Sorry, I am not quite sure what you mean. What exactly do you mean by “it”. Do you mean it is a problem like entrusc said or that it is only dependent on how you implement the alghorithms in the logic and organize your data.



@seann999

Thanks. I also made first approaches to this topic with that project. Found it some time ago. It is a good thing to see how the alghorithm works itself. Unfortunately it is for jME2 and I wasnt able to make it run, yet. But I decided to use the CubicalMarchingSquare alghorithm anyways because it has fewer issues with some special voxel arrangement and it also simplifies the problem to 2d which is kind of nice, I think. I have also heard about that perlin noise but some other problems have to be solved first so I enqueued it.

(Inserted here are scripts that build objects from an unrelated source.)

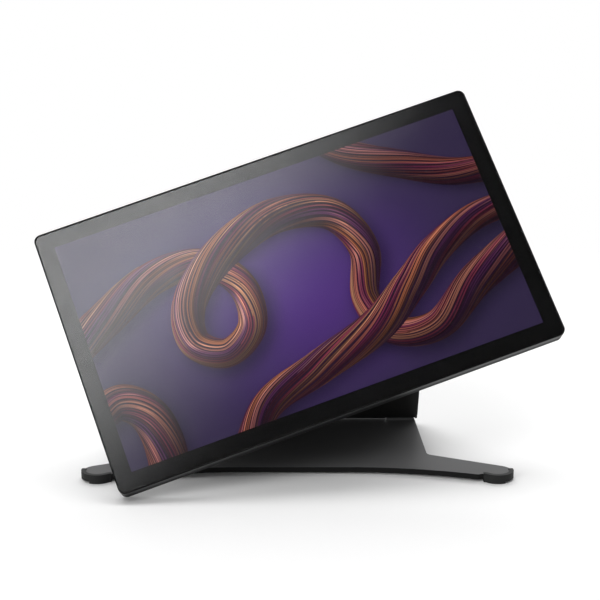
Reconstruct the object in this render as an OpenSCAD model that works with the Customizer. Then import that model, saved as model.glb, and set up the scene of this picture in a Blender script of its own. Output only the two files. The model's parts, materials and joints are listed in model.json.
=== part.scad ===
// Pen display on an adjustable stand: a flat base with two splayed front legs, a wide arm
// hinged at the base's rear, a tilt hinge and a turntable behind the display.
// Millimetres, +Z up, +Y away from the user, +X to the user's right.
// The origin lies on the desk, under the middle of the whole object.

/* [Display] */
// Width of the display, edge to edge
display_w = 515.4; // [512:0.2:518]
// Height of the display, edge to edge
display_h = 307.9; // [306:0.1:310]
// Thickness of the display at its flat back
display_t = 25; // [25:0.5:26]
// Radius of the display's corners
corner_r = 8; // [6:0.5:10]
// Width of the rim that shows round the cover glass
rim = 1.2; // [0.8:0.1:2]
// Width of the picture area
picture_w = 476.6; // [470:0.2:478]
// Height of the picture area
picture_h = 268.1; // [264:0.1:270]
// How far the raised back stands out behind the glass
hump_y = 28; // [27.5:0.5:29]
// Width of the raised back
hump_w = 330; // [328:1:332]
// Height of the raised back
hump_h = 170; // [168:1:172]

/* [Pose] */
// Lean of the display back from upright, in degrees
lean = 29.6; // [20:0.1:35]
// Turn of the display, counter-clockwise as the user sees it, in degrees
turn = 20.3; // [0:0.1:20.3]
// Height of the middle of the glass above the desk
centre_z = 213; // [212:1:240]
// Position of the middle of the glass along Y
centre_y = -20.7; // [-24:0.1:-18]

/* [Stand] */
// Thickness of the base plate
plate_t = 6; // [5:0.5:6]
// Height of the rubber feet under the plate
foot_h = 3; // [2.5:0.5:3]
// Half of the plate's width at the rear
rear_half = 142.7; // [142:0.1:144]
// Position of the plate's straight front edge along Y
front_y = -45.5; // [-55:0.1:-45]
// Distance of each leg's round end from the middle
leg_x = 221.8; // [215:0.1:230]
// Radius of each leg's round end
leg_r = 17; // [14:0.5:18]
// Width of the arm
arm_w = 292; // [290:1:294]
// Position of the arm's lower hinge axis along Y
lift_y = 126.8; // [124:0.1:130]
// Distance of the tilt axis behind the glass
tilt_d = 52; // [51.5:0.5:54]

/* [Controls] */
// Travel of each express key
key_travel = 1.2; // [0.8:0.1:1.5]
// Distance between neighbouring express keys
key_pitch = 22; // [21:0.5:23]
// Sideways distance of the keys from the middle
key_x = 218; // [217:0.5:219]

/* [Hidden] */
$fn = 48;
// Layers of the display, as distances behind the front of the glass
glass_t = 1.8;
rim_y = 0.5;
ledge_y = 2.2;
seam_y = 12;
side_y = display_t - 2.5;
back_bevel = 2.5;
wall = 2;
inner_w = 490;
inner_h = 282;
// Raised back: its inner depth and its edge
hump_in = hump_y - wall;
hump_r = 14;
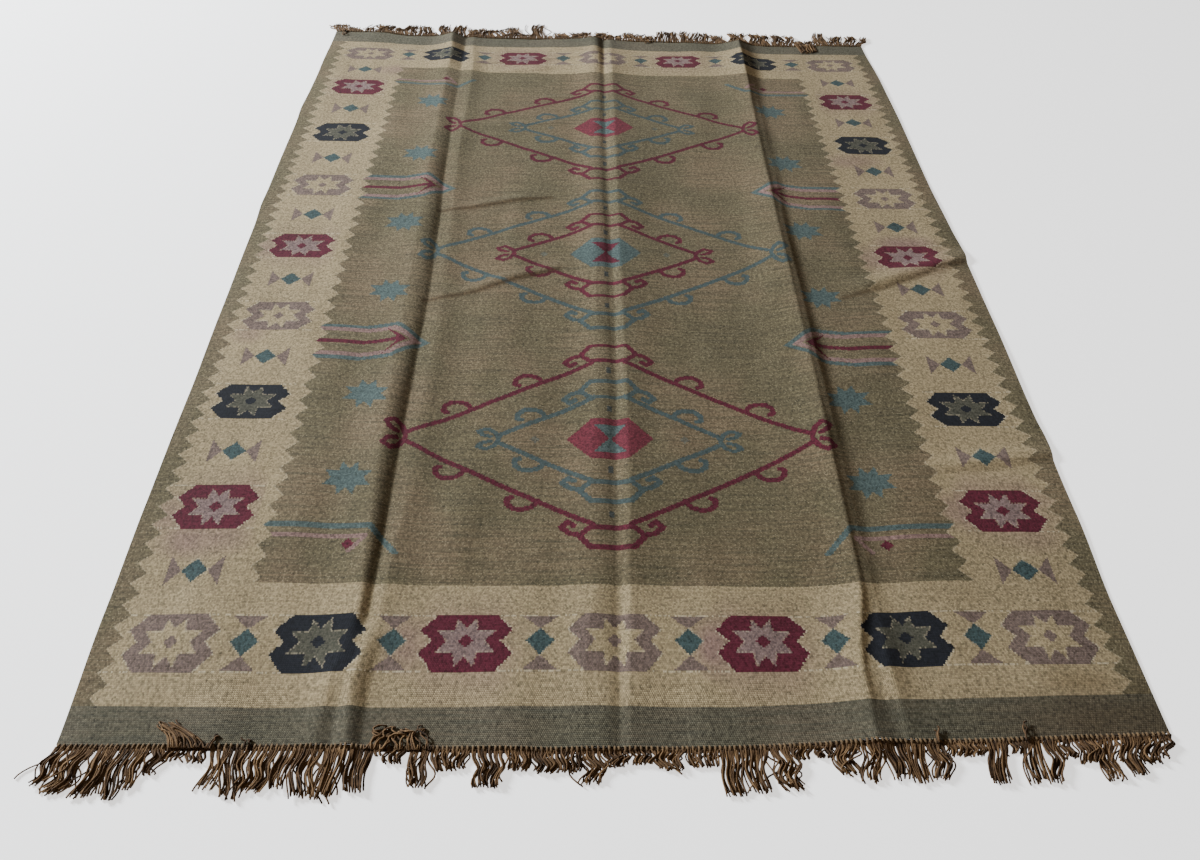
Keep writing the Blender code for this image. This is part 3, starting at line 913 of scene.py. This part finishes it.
def makeCloth():
    columns = clothColumns()
    bpy.ops.mesh.primitive_grid_add(x_subdivisions=len(columns) - 1,
                                    y_subdivisions=cloth["rows"], size=2.0)
    made = bpy.context.active_object
    made.name = "clothSheet"
    mesh = made.data
    count = len(mesh.vertices)
    places = np.zeros(count * 3)
    mesh.vertices.foreach_get("co", places)
    places = places.reshape(-1, 3)
    u = columns[np.round((places[:, 0] + 1) / 2 * (len(columns) - 1)).astype(int)]
    places[:, 0] = u / pattern["halfWidth"]
    v = places[:, 1] * pattern["halfLength"]
    x, y, nominal = planOf(u, v)
    z = liftAt(x, y, nominal) + cloth["thickness"]
    moved = np.stack([x + middleX, y + middleY, z], 1)
    mesh.vertices.foreach_set("co", moved.ravel())

    # the pattern's own map, from corner to corner of the rug
    layer = mesh.uv_layers[0]
    layer.name = "pattern"
    corners = np.zeros(len(mesh.loops), dtype=np.int32)
    mesh.loops.foreach_get("vertex_index", corners)
    flat = (places[corners, :2] + 1) / 2
    layer.data.foreach_set("uv", flat.ravel())

    for material in (borderMaterial(), fieldMaterial()):
        mesh.materials.append(material)
    middles = flat.reshape(-1, 4, 2).mean(1) * 2 - 1
    fieldEnd = pattern["fieldEnd"] + pattern["fieldLap"]
    inField = ((np.abs(middles[:, 0]) * pattern["halfWidth"] < pattern["fieldSide"])
               & (np.abs(middles[:, 1]) * pattern["halfLength"] < fieldEnd))
    mesh.polygons.foreach_set("material_index", inField.astype(np.int32))
    mesh.polygons.foreach_set("use_smooth", np.ones(len(mesh.polygons), dtype=bool))
    mesh.update()

    thick = made.modifiers.new("thickness", "SOLIDIFY")
    thick.thickness = cloth["thickness"]
    thick.offset = -1.0
    bpy.ops.object.modifier_apply(modifier=thick.name)
    mesh.shade_smooth()
    bpy.ops.object.shade_smooth_by_angle(angle=math.radians(cloth["smoothAngle"]))
    made.select_set(False)
    return made


sheet = makeCloth()
print("cloth woven:", len(sheet.data.polygons), "faces")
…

btw: I decided to not make it really infinite anymore because it makes things more complicated while not giving any real advantages that cannot be shadowed through some smart sequences and multithreading and also my desired game goal supports that very good. I already have solutions in mind for that.

@xeratos said:
Sorry, I am not quite sure what you mean.

This:

@xeratos said:
But you are right I want different kind of "blocks" in a way and that is a problem with the alghoritms(I am not yet really sure in what ways as I am still learning JME capabilities and how everything works together).

@normen

Ok, thanks for clearing that up.

I assumed that but wasn’t sure. So I really just need a good data structure, multithreading and gpu usage and flexible scenegraph structure, of course. This should work, I guess. Will discuss that with my teammate soon.

@xeratos said:
@normen
:D Ok, thanks for clearing that up.
I assumed that but wasn't sure. So I really just need a good data structure, multithreading and gpu usage and flexible scenegraph structure, of course. This should work, I guess. Will discuss that with my teammate soon.

Don't discuss it... people LOVE surprises!

Yea, for sure. It is nothing more fun than programming something in weeks and recognize you cannot achieve what you wanted.